## DIRECTION:
The entries below should be transcribed in their entirety, exactly as written.

Entries with parts and joints:
# # # # #

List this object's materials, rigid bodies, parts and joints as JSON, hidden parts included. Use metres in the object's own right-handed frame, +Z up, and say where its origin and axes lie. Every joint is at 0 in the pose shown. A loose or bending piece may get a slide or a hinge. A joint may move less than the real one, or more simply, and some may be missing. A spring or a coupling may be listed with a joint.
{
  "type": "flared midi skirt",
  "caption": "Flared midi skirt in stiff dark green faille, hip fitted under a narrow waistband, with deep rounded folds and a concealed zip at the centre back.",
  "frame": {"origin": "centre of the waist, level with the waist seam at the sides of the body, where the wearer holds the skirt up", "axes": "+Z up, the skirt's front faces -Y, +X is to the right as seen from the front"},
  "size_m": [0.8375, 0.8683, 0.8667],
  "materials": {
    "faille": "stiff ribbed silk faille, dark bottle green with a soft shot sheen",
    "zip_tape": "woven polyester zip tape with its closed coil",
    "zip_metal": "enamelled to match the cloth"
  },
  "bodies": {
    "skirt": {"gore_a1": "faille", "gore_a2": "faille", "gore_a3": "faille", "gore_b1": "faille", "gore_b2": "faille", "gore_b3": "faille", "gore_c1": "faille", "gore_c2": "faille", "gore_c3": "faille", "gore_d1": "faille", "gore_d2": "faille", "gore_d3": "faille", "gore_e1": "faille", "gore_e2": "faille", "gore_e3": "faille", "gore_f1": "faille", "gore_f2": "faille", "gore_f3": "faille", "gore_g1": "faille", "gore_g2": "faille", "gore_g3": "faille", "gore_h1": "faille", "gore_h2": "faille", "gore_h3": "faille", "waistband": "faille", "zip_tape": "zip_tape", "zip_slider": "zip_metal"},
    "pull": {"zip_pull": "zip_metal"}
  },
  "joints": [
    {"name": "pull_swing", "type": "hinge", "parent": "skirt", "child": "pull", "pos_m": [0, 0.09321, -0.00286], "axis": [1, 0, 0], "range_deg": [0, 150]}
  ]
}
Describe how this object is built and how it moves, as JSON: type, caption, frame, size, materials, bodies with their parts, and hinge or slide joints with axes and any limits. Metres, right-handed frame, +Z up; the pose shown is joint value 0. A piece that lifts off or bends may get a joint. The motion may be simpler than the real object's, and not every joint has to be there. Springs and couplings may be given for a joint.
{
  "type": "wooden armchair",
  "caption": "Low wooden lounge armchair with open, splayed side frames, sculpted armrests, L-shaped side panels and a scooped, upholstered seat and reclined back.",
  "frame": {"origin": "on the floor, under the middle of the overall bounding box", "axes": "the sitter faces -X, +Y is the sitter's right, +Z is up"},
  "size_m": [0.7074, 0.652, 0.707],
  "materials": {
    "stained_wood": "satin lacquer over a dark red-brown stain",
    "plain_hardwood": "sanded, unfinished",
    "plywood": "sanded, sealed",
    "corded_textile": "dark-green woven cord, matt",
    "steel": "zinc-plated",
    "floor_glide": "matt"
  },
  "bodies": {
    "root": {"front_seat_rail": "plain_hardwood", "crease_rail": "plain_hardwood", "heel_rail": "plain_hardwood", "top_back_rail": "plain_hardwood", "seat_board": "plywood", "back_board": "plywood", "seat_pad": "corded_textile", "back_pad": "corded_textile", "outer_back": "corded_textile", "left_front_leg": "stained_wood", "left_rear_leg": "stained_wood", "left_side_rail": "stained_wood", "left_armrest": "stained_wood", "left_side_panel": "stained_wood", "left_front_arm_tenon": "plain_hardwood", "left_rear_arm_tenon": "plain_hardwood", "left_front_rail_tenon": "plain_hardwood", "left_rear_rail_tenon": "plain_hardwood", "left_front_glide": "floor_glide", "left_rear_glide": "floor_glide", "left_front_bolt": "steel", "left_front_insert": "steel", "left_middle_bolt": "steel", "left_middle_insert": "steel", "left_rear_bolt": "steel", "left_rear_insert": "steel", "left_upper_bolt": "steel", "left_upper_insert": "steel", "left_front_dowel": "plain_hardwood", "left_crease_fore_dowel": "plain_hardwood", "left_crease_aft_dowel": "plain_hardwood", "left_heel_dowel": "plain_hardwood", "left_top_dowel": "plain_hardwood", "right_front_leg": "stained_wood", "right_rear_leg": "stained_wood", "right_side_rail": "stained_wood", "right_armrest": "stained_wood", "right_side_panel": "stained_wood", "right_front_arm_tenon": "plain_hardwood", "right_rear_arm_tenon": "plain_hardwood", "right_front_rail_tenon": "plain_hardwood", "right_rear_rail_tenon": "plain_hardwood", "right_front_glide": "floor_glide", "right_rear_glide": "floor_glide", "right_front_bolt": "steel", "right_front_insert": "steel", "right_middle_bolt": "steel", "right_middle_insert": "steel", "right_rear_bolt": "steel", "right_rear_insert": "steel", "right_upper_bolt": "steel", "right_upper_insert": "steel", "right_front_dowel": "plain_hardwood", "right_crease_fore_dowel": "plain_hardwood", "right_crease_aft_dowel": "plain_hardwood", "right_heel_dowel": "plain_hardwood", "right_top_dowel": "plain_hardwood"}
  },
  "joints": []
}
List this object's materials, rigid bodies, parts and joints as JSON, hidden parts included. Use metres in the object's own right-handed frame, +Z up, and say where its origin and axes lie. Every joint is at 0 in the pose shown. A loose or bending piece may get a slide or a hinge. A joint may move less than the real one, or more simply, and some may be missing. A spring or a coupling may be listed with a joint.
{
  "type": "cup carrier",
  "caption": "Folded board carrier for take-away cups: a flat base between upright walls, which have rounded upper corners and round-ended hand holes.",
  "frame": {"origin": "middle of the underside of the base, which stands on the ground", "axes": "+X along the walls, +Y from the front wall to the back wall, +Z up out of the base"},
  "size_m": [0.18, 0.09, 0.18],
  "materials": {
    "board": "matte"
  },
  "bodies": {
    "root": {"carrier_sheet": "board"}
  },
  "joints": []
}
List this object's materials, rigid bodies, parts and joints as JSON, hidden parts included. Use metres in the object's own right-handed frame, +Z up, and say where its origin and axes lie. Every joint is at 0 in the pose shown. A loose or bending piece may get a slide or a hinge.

# # # # #

## SOLUTION TO THE PROBLEM:
List this object's materials, rigid bodies, parts and joints as JSON, hidden parts included. Use metres in the object's own right-handed frame, +Z up, and say where its origin and axes lie. Every joint is at 0 in the pose shown. A loose or bending piece may get a slide or a hinge. A joint may move less than the real one, or more simply, and some may be missing. A spring or a coupling may be listed with a joint.
{
  "type": "flared midi skirt",
  "caption": "Flared midi skirt in stiff dark green faille, hip fitted under a narrow waistband, with deep rounded folds and a concealed zip at the centre back.",
  "frame": {"origin": "centre of the waist, level with the waist seam at the sides of the body, where the wearer holds the skirt up", "axes": "+Z up, the skirt's front faces -Y, +X is to the right as seen from the front"},
  "size_m": [0.8375, 0.8683, 0.8667],
  "materials": {
    "faille": "stiff ribbed silk faille, dark bottle green with a soft shot sheen",
    "zip_tape": "woven polyester zip tape with its closed coil",
    "zip_metal": "enamelled to match the cloth"
  },
  "bodies": {
    "skirt": {"gore_a1": "faille", "gore_a2": "faille", "gore_a3": "faille", "gore_b1": "faille", "gore_b2": "faille", "gore_b3": "faille", "gore_c1": "faille", "gore_c2": "faille", "gore_c3": "faille", "gore_d1": "faille", "gore_d2": "faille", "gore_d3": "faille", "gore_e1": "faille", "gore_e2": "faille", "gore_e3": "faille", "gore_f1": "faille", "gore_f2": "faille", "gore_f3": "faille", "gore_g1": "faille", "gore_g2": "faille", "gore_g3": "faille", "gore_h1": "faille", "gore_h2": "faille", "gore_h3": "faille", "waistband": "faille", "zip_tape": "zip_tape", "zip_slider": "zip_metal"},
    "pull": {"zip_pull": "zip_metal"}
  },
  "joints": [
    {"name": "pull_swing", "type": "hinge", "parent": "skirt", "child": "pull", "pos_m": [0, 0.09321, -0.00286], "axis": [1, 0, 0], "range_deg": [0, 150]}
  ]
}
Describe how this object is built and how it moves, as JSON: type, caption, frame, size, materials, bodies with their parts, and hinge or slide joints with axes and any limits. Metres, right-handed frame, +Z up; the pose shown is joint value 0. A piece that lifts off or bends may get a joint. The motion may be simpler than the real object's, and not every joint has to be there. Springs and couplings may be given for a joint.
{
  "type": "wooden armchair",
  "caption": "Low wooden lounge armchair with open, splayed side frames, sculpted armrests, L-shaped side panels and a scooped, upholstered seat and reclined back.",
  "frame": {"origin": "on the floor, under the middle of the overall bounding box", "axes": "the sitter faces -X, +Y is the sitter's right, +Z is up"},
  "size_m": [0.7074, 0.652, 0.707],
  "materials": {
    "stained_wood": "satin lacquer over a dark red-brown stain",
    "plain_hardwood": "sanded, unfinished",
    "plywood": "sanded, sealed",
    "corded_textile": "dark-green woven cord, matt",
    "steel": "zinc-plated",
    "floor_glide": "matt"
  },
  "bodies": {
    "root": {"front_seat_rail": "plain_hardwood", "crease_rail": "plain_hardwood", "heel_rail": "plain_hardwood", "top_back_rail": "plain_hardwood", "seat_board": "plywood", "back_board": "plywood", "seat_pad": "corded_textile", "back_pad": "corded_textile", "outer_back": "corded_textile", "left_front_leg": "stained_wood", "left_rear_leg": "stained_wood", "left_side_rail": "stained_wood", "left_armrest": "stained_wood", "left_side_panel": "stained_wood", "left_front_arm_tenon": "plain_hardwood", "left_rear_arm_tenon": "plain_hardwood", "left_front_rail_tenon": "plain_hardwood", "left_rear_rail_tenon": "plain_hardwood", "left_front_glide": "floor_glide", "left_rear_glide": "floor_glide", "left_front_bolt": "steel", "left_front_insert": "steel", "left_middle_bolt": "steel", "left_middle_insert": "steel", "left_rear_bolt": "steel", "left_rear_insert": "steel", "left_upper_bolt": "steel", "left_upper_insert": "steel", "left_front_dowel": "plain_hardwood", "left_crease_fore_dowel": "plain_hardwood", "left_crease_aft_dowel": "plain_hardwood", "left_heel_dowel": "plain_hardwood", "left_top_dowel": "plain_hardwood", "right_front_leg": "stained_wood", "right_rear_leg": "stained_wood", "right_side_rail": "stained_wood", "right_armrest": "stained_wood", "right_side_panel": "stained_wood", "right_front_arm_tenon": "plain_hardwood", "right_rear_arm_tenon": "plain_hardwood", "right_front_rail_tenon": "plain_hardwood", "right_rear_rail_tenon": "plain_hardwood", "right_front_glide": "floor_glide", "right_rear_glide": "floor_glide", "right_front_bolt": "steel", "right_front_insert": "steel", "right_middle_bolt": "steel", "right_middle_insert": "steel", "right_rear_bolt": "steel", "right_rear_insert": "steel", "right_upper_bolt": "steel", "right_upper_insert": "steel", "right_front_dowel": "plain_hardwood", "right_crease_fore_dowel": "plain_hardwood", "right_crease_aft_dowel": "plain_hardwood", "right_heel_dowel": "plain_hardwood", "right_top_dowel": "plain_hardwood"}
  },
  "joints": []
}
List this object's materials, rigid bodies, parts and joints as JSON, hidden parts included. Use metres in the object's own right-handed frame, +Z up, and say where its origin and axes lie. Every joint is at 0 in the pose shown. A loose or bending piece may get a slide or a hinge. A joint may move less than the real one, or more simply, and some may be missing. A spring or a coupling may be listed with a joint.
{
  "type": "cup carrier",
  "caption": "Folded board carrier for take-away cups: a flat base between upright walls, which have rounded upper corners and round-ended hand holes.",
  "frame": {"origin": "middle of the underside of the base, which stands on the ground", "axes": "+X along the walls, +Y from the front wall to the back wall, +Z up out of the base"},
  "size_m": [0.18, 0.09, 0.18],
  "materials": {
    "board": "matte"
  },
  "bodies": {
    "root": {"carrier_sheet": "board"}
  },
  "joints": []
}
List this object's materials, rigid bodies, parts and joints as JSON, hidden parts included. Use metres in the object's own right-handed frame, +Z up, and say where its origin and axes lie. Every joint is at 0 in the pose shown. A loose or bending piece may get a slide or a hinge.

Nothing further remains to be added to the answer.